5.1. Jizerka Blue Sapphire

A set of polished sections of several blue, blue–green, and green and yellow barrel-shaped sapphire megacrysts (Figure 3) from the Jizerka placer were investigated for the presence of mineral inclusions. A small group of isolated anhedral grains of zircon, and tentatively identified niobian rutile, were detected inside one dark blue sapphire showing well-rounded edges (Figure 4). Several globular inclusions of the magmatic melts with diameters of several to tens of microns were also found inside the sapphire megacryst, as well as in the niobian rutile inclusions. The largest inclusion of the magmatic melt, 46 µm in diameter, was located in the niobian rutile (Figure 4d). Such syngenetic inclusions demonstrate that the sapphire crystallised in an environment enriched with incompatible trace elements and volatiles [3,27,37,38].

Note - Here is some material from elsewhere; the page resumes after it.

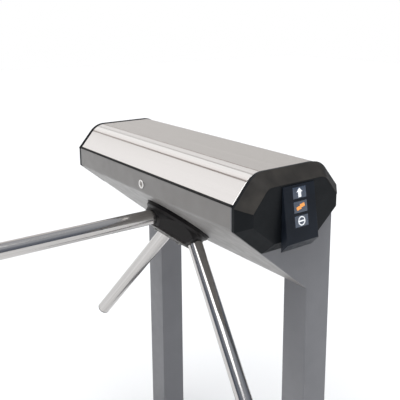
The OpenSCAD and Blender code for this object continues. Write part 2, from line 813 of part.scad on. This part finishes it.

5.2. Zircon Inclusion in the Jizerka Blue Sapphire

The zircon in the blue sapphire is a single triangular-shaped light brown xenocryst about 500 × 200 µm² in size (at the section level), which is mantled by a continuous irregular rim of syngenetic symplectite of baddeleyite and quartz. These mineral phases result from solid solution breakdown of the zircon inclusion along the contact with the surrounding sapphire. The zircon inclusion is characterised by CL sector zoning with some sectors having individual planar oscillatory growing zones; there is no inherited core in the zircon but there is obvious disturbance of the CL pattern in the central part of the grain in the deeper level of the zircon (Figure 5). Baddeleyite (monoclinic ZrO₂) and quartz symplectitic mixtures document quick thermal cooling (Figure 6). According to Melnik et al. [39], desilification rims of zircon xenoliths represented by baddeleyite record the timing of kimberlite emplacement [40]. It indicates that such baddeleyite reaction rims can also be used for constraining the timing of emplacement of the alkaline-basalt-hosting gemstone minerals (zircon and sapphire).

5.3. Chemistry of Minerals and Melt Inclusions in the Sapphire

The zircon inclusion in the Jizerka sapphire contains about 1269 ppm of REE, about 1847 ppm of Yttrium and a very high Hafnium content of about 1.5%. LA–ICP–MS analysis indicates that the zircon inclusion in the Jizerka blue sapphire has similar concentrations of trace elements and REE as the youngest, ca. 5.6 Ma old, Jizerka placer zircons (REE: 1258 ppm; Yttrium: 1879 ppm; Table 1 and Figure 7). However, their Hafnium content of ca. 0.6 wt.% is much lower than that in the zircon inclusion in the blue sapphire (Table 1). Khamloet et al. [41], report a similar difference between zircons and zircon inclusions in sapphires from basalt-related deposits in Thailand.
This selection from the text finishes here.